Rather than question and/or remove ourselves from the mindsets and situations that exert and encourage this dance of superiority/inferiority, we can find ourselves feeding into it and trying to puff ourselves up in order to match it—and even beat it. In our armour of clothes, hair, beautiful things, and pomp we are elevated and protected.

A culture of buying into the need to feel superior (and invariably, inferior) to others. A collective experience encouraging us and teaching us all to feel so very insecure.

Repeatedly pushed and pulled to feel inferior and superior, internally and externally, this wild see-saw of emotion is crazy-making. In our totality, we are no better nor worse, yet we each have qualities that make us “better” than another. It’s focusing on these qualities that gets us caught on the see-saw. Feeling superior ultimately leads to feeling inferior. And vice versa. The pendulum keeps swinging, the see-saw rises and falls.

How do we know what is impressive to another? Thinking what impresses us is what impresses everyone leaves us in fantasy, believing everyone is like us. And they are not. Acknowledging our fantastical expectations, we are pulled by them less by them—and we’re less likely to push them on others, keeping ourselves on the see-saw.

We are neither as perfect nor as terrible as we imagine ourselves (and others) to be. Accepting this frees us from the push and pull to be “the best.” Equanimity actively dissolve the illusion surrounding us.

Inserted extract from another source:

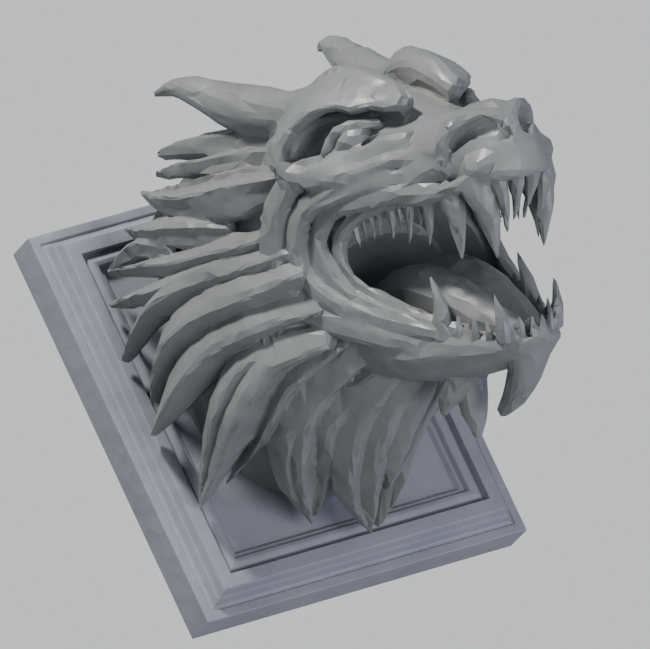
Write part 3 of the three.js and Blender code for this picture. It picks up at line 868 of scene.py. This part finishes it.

For our own happiness, we need to own the places where we compete and compare, where we feel inferior and superior to others. It’s so very okay that we ride the see-saw. It’s so very okay we measure our self against others. Owning this, we make the see-saw an easier ride for all of us. Now, the pendulum has less space to swing, and the ride becomes less wild. For the moment, in our truth, we are each good enough.